#### WHAT THE TASK ASKS:
Write out the listing exactly as it is given.

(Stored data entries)
══════

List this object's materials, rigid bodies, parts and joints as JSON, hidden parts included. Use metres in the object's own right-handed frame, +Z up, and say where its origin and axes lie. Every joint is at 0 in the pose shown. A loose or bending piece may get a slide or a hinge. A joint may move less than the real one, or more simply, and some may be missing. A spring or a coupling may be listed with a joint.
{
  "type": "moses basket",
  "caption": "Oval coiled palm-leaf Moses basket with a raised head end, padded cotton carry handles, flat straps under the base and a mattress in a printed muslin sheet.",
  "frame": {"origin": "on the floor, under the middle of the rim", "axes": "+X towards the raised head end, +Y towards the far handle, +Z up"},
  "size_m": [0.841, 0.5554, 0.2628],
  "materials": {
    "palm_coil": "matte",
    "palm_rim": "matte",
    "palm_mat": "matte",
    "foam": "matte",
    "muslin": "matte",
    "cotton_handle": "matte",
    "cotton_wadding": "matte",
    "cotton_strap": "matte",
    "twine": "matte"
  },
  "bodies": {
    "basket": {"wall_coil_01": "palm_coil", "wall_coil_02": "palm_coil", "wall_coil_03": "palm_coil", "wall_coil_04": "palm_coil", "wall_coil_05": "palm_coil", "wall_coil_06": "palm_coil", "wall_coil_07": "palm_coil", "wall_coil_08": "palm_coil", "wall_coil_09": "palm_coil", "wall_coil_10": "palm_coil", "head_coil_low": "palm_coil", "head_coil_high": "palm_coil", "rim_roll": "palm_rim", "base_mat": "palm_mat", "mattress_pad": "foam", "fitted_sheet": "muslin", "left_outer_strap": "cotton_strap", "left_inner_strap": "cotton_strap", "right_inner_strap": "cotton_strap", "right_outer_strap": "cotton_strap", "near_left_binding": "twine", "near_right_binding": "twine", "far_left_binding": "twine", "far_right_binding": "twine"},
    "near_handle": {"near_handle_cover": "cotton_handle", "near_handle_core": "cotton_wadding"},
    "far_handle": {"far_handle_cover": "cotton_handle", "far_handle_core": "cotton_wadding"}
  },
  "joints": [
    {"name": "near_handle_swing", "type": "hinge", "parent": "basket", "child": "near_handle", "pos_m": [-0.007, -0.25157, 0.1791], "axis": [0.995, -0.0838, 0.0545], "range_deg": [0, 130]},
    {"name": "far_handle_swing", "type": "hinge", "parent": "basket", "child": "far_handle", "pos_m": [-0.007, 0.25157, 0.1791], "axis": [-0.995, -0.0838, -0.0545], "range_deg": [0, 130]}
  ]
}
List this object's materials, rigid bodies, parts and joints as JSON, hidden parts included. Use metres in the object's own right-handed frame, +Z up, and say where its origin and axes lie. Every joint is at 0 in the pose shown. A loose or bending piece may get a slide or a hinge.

══════

#### COMPLETE RESPONSE:
List this object's materials, rigid bodies, parts and joints as JSON, hidden parts included. Use metres in the object's own right-handed frame, +Z up, and say where its origin and axes lie. Every joint is at 0 in the pose shown. A loose or bending piece may get a slide or a hinge. A joint may move less than the real one, or more simply, and some may be missing. A spring or a coupling may be listed with a joint.
{
  "type": "moses basket",
  "caption": "Oval coiled palm-leaf Moses basket with a raised head end, padded cotton carry handles, flat straps under the base and a mattress in a printed muslin sheet.",
  "frame": {"origin": "on the floor, under the middle of the rim", "axes": "+X towards the raised head end, +Y towards the far handle, +Z up"},
  "size_m": [0.841, 0.5554, 0.2628],
  "materials": {
    "palm_coil": "matte",
    "palm_rim": "matte",
    "palm_mat": "matte",
    "foam": "matte",
    "muslin": "matte",
    "cotton_handle": "matte",
    "cotton_wadding": "matte",
    "cotton_strap": "matte",
    "twine": "matte"
  },
  "bodies": {
    "basket": {"wall_coil_01": "palm_coil", "wall_coil_02": "palm_coil", "wall_coil_03": "palm_coil", "wall_coil_04": "palm_coil", "wall_coil_05": "palm_coil", "wall_coil_06": "palm_coil", "wall_coil_07": "palm_coil", "wall_coil_08": "palm_coil", "wall_coil_09": "palm_coil", "wall_coil_10": "palm_coil", "head_coil_low": "palm_coil", "head_coil_high": "palm_coil", "rim_roll": "palm_rim", "base_mat": "palm_mat", "mattress_pad": "foam", "fitted_sheet": "muslin", "left_outer_strap": "cotton_strap", "left_inner_strap": "cotton_strap", "right_inner_strap": "cotton_strap", "right_outer_strap": "cotton_strap", "near_left_binding": "twine", "near_right_binding": "twine", "far_left_binding": "twine", "far_right_binding": "twine"},
    "near_handle": {"near_handle_cover": "cotton_handle", "near_handle_core": "cotton_wadding"},
    "far_handle": {"far_handle_cover": "cotton_handle", "far_handle_core": "cotton_wadding"}
  },
  "joints": [
    {"name": "near_handle_swing", "type": "hinge", "parent": "basket", "child": "near_handle", "pos_m": [-0.007, -0.25157, 0.1791], "axis": [0.995, -0.0838, 0.0545], "range_deg": [0, 130]},
    {"name": "far_handle_swing", "type": "hinge", "parent": "basket", "child": "far_handle", "pos_m": [-0.007, 0.25157, 0.1791], "axis": [-0.995, -0.0838, -0.0545], "range_deg": [0, 130]}
  ]
}
List this object's materials, rigid bodies, parts and joints as JSON, hidden parts included. Use metres in the object's own right-handed frame, +Z up, and say where its origin and axes lie. Every joint is at 0 in the pose shown. A loose or bending piece may get a slide or a hinge.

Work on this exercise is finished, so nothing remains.